Entries with model source code
■ ■ ■ ■ ■
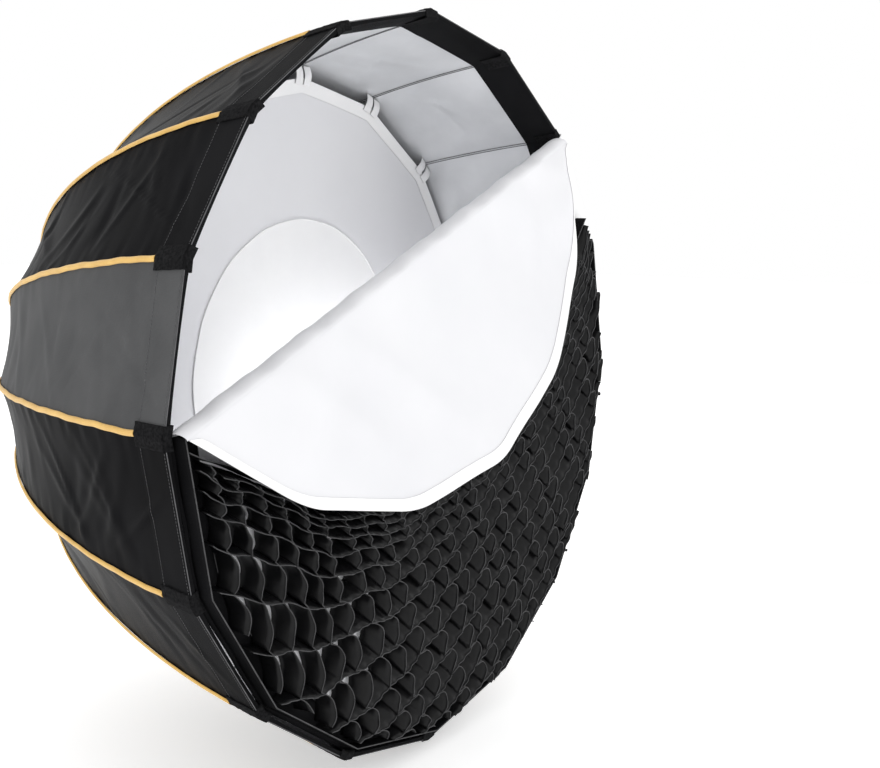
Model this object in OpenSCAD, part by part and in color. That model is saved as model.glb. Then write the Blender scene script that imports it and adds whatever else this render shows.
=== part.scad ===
/* [Shell] */
// Radius of the rim, axis to corner
rim_r = 600; // [500:10:700]
// Depth from the rib pivots to the rim
depth = 770; // [650:10:850]
// Thickness of the outer cloth
cloth_t = 1.2; // [1.0:0.1:1.6]
// Length of the sewn band round the rim
band_len = 62; // [50:2:80]
// Width of the piping along each rib
piping_w = 9; // [6:1:12]
// Width of each side of a corner patch
patch_w = 22; // [16:1:24]

/* [Ribs] */
// Width and thickness of a rib rod
rod_w = 5; // [4:0.5:6]
// Distance from the middle of a rod to the outside of the cloth
skin_gap = 6; // [5.5:0.25:8]
// Diameter of a rib's hinge pin
pin_d = 5; // [4:0.5:6]

/* [Hub] */
// Radius of the circle of rib pivots
pivot_r = 78; // [76:1:80]
// Bore for the light's tube
bore_r = 52; // [48:1:54]
// Outside radius of the hub ring
hub_r = 96; // [92:1:98]
// Distance from the mounting face to the rib pivots
pivot_z = 26; // [24:1:30]
// Height of the bayonet collar behind the mounting face
collar_h = 12; // [10:1:16]

/* [Diffusers] */
// Distance of the inner diffuser behind the rim
inner_depth = 266; // [220:2:300]
// Radius of the sewn disc in the middle of the inner diffuser
patch_r = 270; // [200:10:300]
// Width of the hems
hem_w = 21; // [16:1:28]
// Depth of the honeycomb grid
grid_t = 28; // [20:1:40]
// How far the flap leans out from the grid, in degrees
flap_lean = 14; // [0:1:20]

/* [Hidden] */
SIDES = 16;
STEP = 360 / SIDES;
HALF = STEP / 2;
CURVE_STEPS = 22;
EPS = 0.01;
$fn = 64;

rim_z = pivot_z + depth;
inner_z = rim_z - inner_depth;

// The bow of a rib as a cubic curve in the plane (radius, distance forward)
BOW = [
    [pivot_r, pivot_z],
    [0.795 * rim_r, pivot_z + 0.050 * depth],
    [0.962 * rim_r, pivot_z + 0.857 * depth],
    [rim_r - skin_gap, rim_z]
];

plate_t = 8;
plate_r = 90;
collar_r = 61;
lug_r = 71;
lug_t = 5;
hub_front = pivot_z + 9;
slot_w = 8;
slot_inner_r = 66;
eye_r = 7;
eye_w = 7;
pin_len = 20;
pin_gap = 0.05;
shank_len = 30;
cap_len = 14;
cap_w = 8;
cap_t = 6;
lining_off = 4.4;
lining_t = 0.8;
band_t = 1.0;
layer_gap = 0.2;
sleeve_r = 101;
screw_r = 2;
screw_circle_r = 84;
screw_count = 8;

sheet_t = 1.2;
cover_r = 584;
inner_r = 508;
strap_w = 24;
cover_z = rim_z - 14;
grid_z = rim_z - 10;
flap_z = grid_z + grid_t + 4;
flap_axis_z = (cover_z + flap_z) / 2;
// The crease of the front diffuser runs from the corner at the left to the one at the upper right
CREASE_FROM = 4;
CREASE_TO = 14;
crease_gap = 3;
// Distance from the axis to the crease
crease_h = cover_r * cos(STEP * (SIDES - CREASE_TO + CREASE_FROM) / 2);

function mix(a, b, f) = a + (b - a) * f;
function bow(f) =
    let (a = mix(BOW[0], BOW[1], f), b = mix(BOW[1], BOW[2], f), c = mix(BOW[2], BOW[3], f))
    mix(mix(a, b, f), mix(b, c, f), f);
function bow_way(f) =
    let (d = bow(min(1, f + EPS)) - bow(max(0, f - EPS)))
    d / norm(d);
// A point of the bow, moved outwards by off
function beside(f, off) =
    let (w = bow_way(f))
    bow(f) + off * [w[1], -w[0]];
// The place on the bow that lies z forward, found by halving
function at_z(z, low = 0, high = 1, n = 16) =
    let (m = (low + high) / 2)
    n == 0 ? m : bow(m)[1] < z ? at_z(z, m, high, n - 1) : at_z(z, low, m, n - 1);
function at_r(r, low = 0, high = 1, n = 16) =
    let (m = (low + high) / 2)
    n == 0 ? m : bow(m)[0] < r ? at_r(r, m, high, n - 1) : at_r(r, low, m, n - 1);
function corner(k, r) = [-r * sin(STEP * k), r * cos(STEP * k)];

f_sleeve = at_r(sleeve_r);
f_shank = at_r(pivot_r + shank_len);
f_cap = at_z(rim_z - cap_len);
f_band = at_z(rim_z - band_len);

// The hub's own frame: z points forward, to the opening, and y up
module forward() {
    rotate([90, 0, 0]) children();
}

module at_rib(k) {
    rotate([0, 0, STEP * k]) children();
}

// Stands a (radius, forward) outline up in the plane of the top rib
module in_rib_plane(width) {
    rotate([90, 0, 90]) translate([0, 0, -width / 2]) linear_extrude(width) children();
}

// Outline of a strip that follows the bow between two places and two offsets
module strip(f0, f1, off0, off1, squeeze = 1) {
    steps = max(2, round(CURVE_STEPS * (f1 - f0)));
    there = [for (i = [0 : steps]) beside(mix(f0, f1, i / steps), off1)];
    back = [for (i = [steps : -1 : 0]) beside(mix(f0, f1, i / steps), off0)];
    polygon([for (p = concat(there, back)) [p[0] * squeeze, p[1]]]);
}

// The slice of space between two rib planes, from the top rib towards the next one
module slice(gap) {
    reach = 2 * rim_r;
    linear_extrude(rim_z + collar_h)
        polygon([
            [-gap, gap / tan(HALF)],
            [-gap, reach],
            [-reach * sin(STEP) + gap, reach * cos(STEP) + gap]
        ]);
}

// One flat-sided wall between the top rib and the next, at two offsets from the bow
module wall(f0, f1, off0, off1) {
    intersection() {
        rotate([0, 0, HALF])
            in_rib_plane(rim_r) strip(f0, f1, off0, off1, cos(HALF));
        slice(layer_gap);
    }
}

// Half of a corner patch, on the wall to one side of the top rib
module patch_half(side) {
    intersection() {
        rotate([0, 0, side * HALF])
            in_rib_plane(rim_r) strip(f_band, 1, skin_gap + 1.8, skin_gap + 3.4, cos(HALF));
        translate([side > 0 ? -patch_w : 0, 0, 0])
            cube([patch_w, 2 * rim_r, rim_z + rod_w]);
    }
}

module panel(k) {
    color("#1b1b1d")
    forward() at_rib(k) {
        wall(f_sleeve, 1, skin_gap - cloth_t, skin_gap);
        wall(f_sleeve, 1, -lining_off, -lining_off + lining_t);
        wall(f_band, 1, skin_gap + layer_gap, skin_gap + layer_gap + band_t);
        in_rib_plane(piping_w) strip(f_sleeve, f_band - EPS, skin_gap + 0.6, skin_gap + 2.2);
        union() {
            patch_half(1);
            patch_half(-1);
        }
    }
}

module rib(k) {
    color("#3a3a3c")
    forward() at_rib(k) {
        rib_fitting();
        in_rib_plane(rod_w) strip(f_shank, f_cap, -rod_w / 2, rod_w / 2);
        in_rib_plane(cap_w) strip(f_cap, 1, -cap_t / 2, cap_t / 2);
    }
}

// The eye that turns on the hinge pin, with the socket that holds the rod
module rib_fitting() {
    difference() {
        union() {
            translate([0, pivot_r, pivot_z]) rotate([0, 90, 0])
                cylinder(h = eye_w, r = eye_r, center = true);
            in_rib_plane(eye_w) strip(0, f_shank, -3.2, 3.2);
        }
        translate([0, pivot_r, pivot_z]) rotate([0, 90, 0])
            cylinder(h = 2 * eye_w, r = pin_d / 2 + pin_gap, center = true);
    }
}

module hub_ring() {
    color("#2a2b2d")
    forward() difference() {
        translate([0, 0, plate_t]) cylinder(h = hub_front - plate_t, r = hub_r);
        cylinder(h = hub_front + 1, r = bore_r + 6);
        for (k = [0 : SIDES - 1]) at_rib(k) {
            translate([-slot_w / 2, slot_inner_r, pivot_z - eye_r - 2])
                cube([slot_w, hub_r, hub_front]);
            translate([0, pivot_r, pivot_z]) rotate([0, 90, 0])
                cylinder(h = pin_len, r = pin_d / 2, center = true);
        }
        screw_places() cylinder(h = pivot_z - 4, r = screw_r);
    }
}

module screw_places() {
    for (k = [0 : screw_count - 1])
        rotate([0, 0, HALF + k * 360 / screw_count])
            translate([0, screw_circle_r, 0]) children();
}

module hinge_pins() {
    color("silver")
    forward() for (k = [0 : SIDES - 1]) at_rib(k)
        translate([0, pivot_r, pivot_z]) rotate([0, 90, 0])
            cylinder(h = pin_len, r = pin_d / 2, center = true);
}

// Three-lug bayonet plate that the light's front holds
module bayonet_plate() {
    color("silver")
    forward() difference() {
        union() {
            cylinder(h = plate_t, r = plate_r);
            translate([0, 0, -collar_h]) cylinder(h = collar_h + 1, r = collar_r);
            for (k = [0 : 2]) rotate([0, 0, 120 * k]) intersection() {
                translate([0, 0, -collar_h]) cylinder(h = lug_t, r = lug_r);
                translate([-16, 0, -collar_h]) cube([32, 2 * lug_r, lug_t]);
            }
        }
        translate([0, 0, -collar_h - 1]) cylinder(h = collar_h + plate_t + 2, r = bore_r);
        screw_places() translate([0, 0, -1]) cylinder(h = plate_t + 2, r = screw_r);
        screw_places() translate([0, 0, -1]) cylinder(h = 4, r = 2 * screw_r);
    }
}

module plate_screws() {
    color("dimgray")
    forward() screw_places() {
        translate([0, 0, 0.2]) cylinder(h = 2.8, r = 2 * screw_r - 0.2);
        translate([0, 0, 2.9]) cylinder(h = 17, r = screw_r);
    }
}

// Elastic edge of the shell, drawn tight round the hub
module elastic_collar() {
    color("#161617")
    forward() translate([0, 0, plate_t + 1]) difference() {
        cylinder(h = 7, r = sleeve_r + 2);
        translate([0, 0, -1]) cylinder(h = 9, r = hub_r + layer_gap);
    }
}

// Regular outline with the corners at the ribs
module outline(r) {
    polygon([for (k = [0 : SIDES - 1]) corner(k, r)]);
}

// The part of the opening below the crease
module below_crease(r, gap) {
    intersection() {
        outline(r);
        rotate(STEP) translate([-2 * rim_r, crease_h - gap - 4 * rim_r]) square(4 * rim_r);
    }
}

// The part above the crease, mirrored over the crease to where it hangs
module hanging(r, gap) {
    rotate(STEP) translate([0, crease_h]) mirror([0, 1, 0]) translate([0, -crease_h])
        intersection() {
            rotate(-STEP) outline(r);
            translate([-2 * rim_r, crease_h + gap]) square(4 * rim_r);
        }
}

module inner_diffuser() {
    color("white")
    forward() translate([0, 0, inner_z]) linear_extrude(sheet_t) outline(inner_r);
}

module inner_patch() {
    color("white")
    forward() translate([0, 0, inner_z + sheet_t + layer_gap]) cylinder(h = 0.8, r = patch_r);
}

module inner_straps() {
    end_r = beside(at_z(inner_z), -lining_off)[0] - 3;
    color("white")
    forward() for (k = [0 : SIDES - 1]) at_rib(k)
        translate([-strap_w / 2, inner_r + 0.5, inner_z])
            cube([strap_w, end_r - inner_r - 0.5, sheet_t]);
}

module front_diffuser() {
    color("white")
    forward() translate([0, 0, cover_z]) linear_extrude(sheet_t)
        below_crease(cover_r, crease_gap);
}

// Hem along the edge that is still fixed in the rim
module front_hem() {
    color("white")
    forward() translate([0, 0, cover_z + sheet_t + layer_gap]) linear_extrude(1)
        difference() {
            below_crease(cover_r, crease_gap);
            outline(cover_r - hem_w);
        }
}

// Turns what hangs flat in front of the grid forwards about the crease
module leaning() {
    on_crease = [-crease_h * sin(STEP), crease_h * cos(STEP), flap_axis_z];
    translate(on_crease) rotate(a = flap_lean, v = [-cos(STEP), -sin(STEP), 0])
        translate(-on_crease) children();
}

module flap() {
    color("white")
    forward() leaning() translate([0, 0, flap_z]) linear_extrude(sheet_t)
        hanging(cover_r, crease_gap);
}

module flap_hem() {
    color("white")
    forward() leaning() translate([0, 0, flap_z + sheet_t + layer_gap]) linear_extrude(1)
        difference() {
            hanging(cover_r, crease_gap);
            hanging(cover_r - hem_w, 0);
        }
}

module grid() {
    color("#101011")
    forward() translate([0, 0, grid_z]) linear_extrude(grid_t)
        below_crease(cover_r - 10, 12);
}

// Cloth border that carries the grid in the rim
module grid_border() {
    color("#1b1b1d")
    forward() translate([0, 0, grid_z]) linear_extrude(grid_t)
        difference() {
            below_crease(cover_r - 2, 12);
            outline(cover_r - 9);
        }
}

rib(0);  // rib_01
rib(1);  // rib_02
rib(2);  // rib_03
rib(3);  // rib_04
rib(4);  // rib_05
rib(5);  // rib_06
rib(6);  // rib_07
rib(7);  // rib_08
rib(8);  // rib_09
rib(9);  // rib_10
rib(10);  // rib_11
rib(11);  // rib_12
rib(12);  // rib_13
rib(13);  // rib_14
rib(14);  // rib_15
rib(15);  // rib_16
panel(0);  // panel_01
panel(1);  // panel_02
panel(2);  // panel_03
panel(3);  // panel_04
panel(4);  // panel_05
panel(5);  // panel_06
panel(6);  // panel_07
panel(7);  // panel_08
panel(8);  // panel_09
panel(9);  // panel_10
panel(10);  // panel_11
panel(11);  // panel_12
panel(12);  // panel_13
panel(13);  // panel_14
panel(14);  // panel_15
panel(15);  // panel_16
hub_ring();
hinge_pins();
bayonet_plate();
plate_screws();
elastic_collar();
inner_diffuser();
inner_patch();
inner_straps();
front_diffuser();
front_hem();
flap();
flap_hem();
grid();
grid_border();
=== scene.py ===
"""Deep sixteen-sided folding softbox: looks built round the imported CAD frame."""
import math

import bpy
import numpy as np
from mathutils import Matrix, Vector

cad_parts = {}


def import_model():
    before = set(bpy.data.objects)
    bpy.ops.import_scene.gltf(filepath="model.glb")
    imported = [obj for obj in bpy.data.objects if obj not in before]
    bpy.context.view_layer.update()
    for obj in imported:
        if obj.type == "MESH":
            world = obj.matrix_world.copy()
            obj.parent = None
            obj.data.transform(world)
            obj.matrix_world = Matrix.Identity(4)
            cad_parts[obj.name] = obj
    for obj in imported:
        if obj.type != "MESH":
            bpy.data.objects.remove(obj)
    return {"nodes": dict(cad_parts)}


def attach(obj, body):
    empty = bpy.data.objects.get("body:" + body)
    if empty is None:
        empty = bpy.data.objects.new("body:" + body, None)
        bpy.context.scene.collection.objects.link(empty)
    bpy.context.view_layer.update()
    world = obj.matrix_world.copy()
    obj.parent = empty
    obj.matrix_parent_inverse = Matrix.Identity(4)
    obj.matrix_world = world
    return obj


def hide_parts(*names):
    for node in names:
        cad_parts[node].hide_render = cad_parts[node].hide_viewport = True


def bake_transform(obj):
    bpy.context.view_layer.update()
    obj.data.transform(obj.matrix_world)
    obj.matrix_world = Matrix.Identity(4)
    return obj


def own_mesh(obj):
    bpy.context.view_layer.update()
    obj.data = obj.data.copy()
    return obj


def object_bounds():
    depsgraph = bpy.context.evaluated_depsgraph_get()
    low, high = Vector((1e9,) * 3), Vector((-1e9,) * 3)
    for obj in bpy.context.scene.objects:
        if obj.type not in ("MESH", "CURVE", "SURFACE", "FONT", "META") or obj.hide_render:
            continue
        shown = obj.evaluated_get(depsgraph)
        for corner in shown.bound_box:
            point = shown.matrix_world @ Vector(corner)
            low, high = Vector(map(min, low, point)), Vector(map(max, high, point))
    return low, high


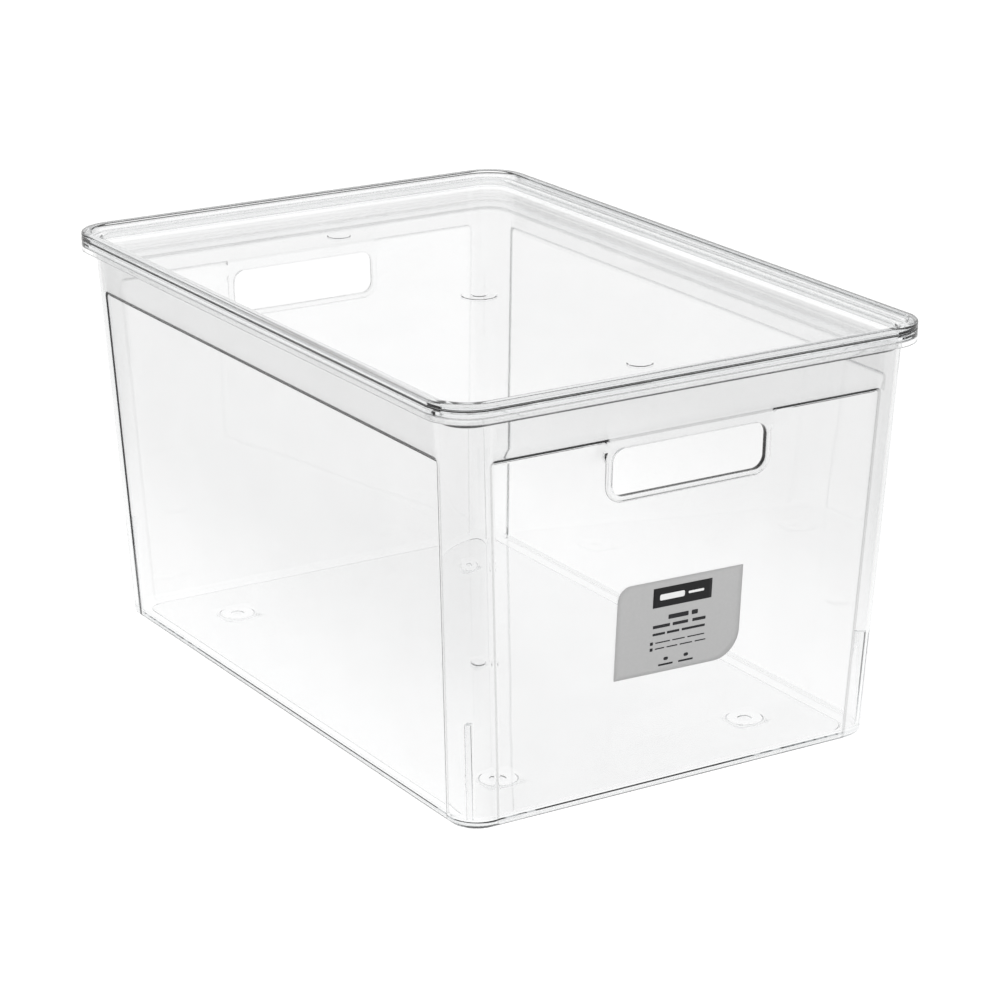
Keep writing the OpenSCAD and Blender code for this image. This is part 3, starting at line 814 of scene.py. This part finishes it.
■ ■ ■ ■ ■
### [GIVEN EXERCISE]
From the records above, repeat exactly the lines from the one with "inner_diffuser();" through the one with "for node in", both included.

### [EXERCISE RESPONSE]
inner_diffuser();
inner_patch();
inner_straps();
front_diffuser();
front_hem();
flap();
flap_hem();
grid();
grid_border();
=== scene.py ===
"""Deep sixteen-sided folding softbox: looks built round the imported CAD frame."""
import math

import bpy
import numpy as np
from mathutils import Matrix, Vector

cad_parts = {}


def import_model():
    before = set(bpy.data.objects)
    bpy.ops.import_scene.gltf(filepath="model.glb")
    imported = [obj for obj in bpy.data.objects if obj not in before]
    bpy.context.view_layer.update()
    for obj in imported:
        if obj.type == "MESH":
            world = obj.matrix_world.copy()
            obj.parent = None
            obj.data.transform(world)
            obj.matrix_world = Matrix.Identity(4)
            cad_parts[obj.name] = obj
    for obj in imported:
        if obj.type != "MESH":
            bpy.data.objects.remove(obj)
    return {"nodes": dict(cad_parts)}


def attach(obj, body):
    empty = bpy.data.objects.get("body:" + body)
    if empty is None:
        empty = bpy.data.objects.new("body:" + body, None)
        bpy.context.scene.collection.objects.link(empty)
    bpy.context.view_layer.update()
    world = obj.matrix_world.copy()
    obj.parent = empty
    obj.matrix_parent_inverse = Matrix.Identity(4)
    obj.matrix_world = world
    return obj


def hide_parts(*names):
    for node in names:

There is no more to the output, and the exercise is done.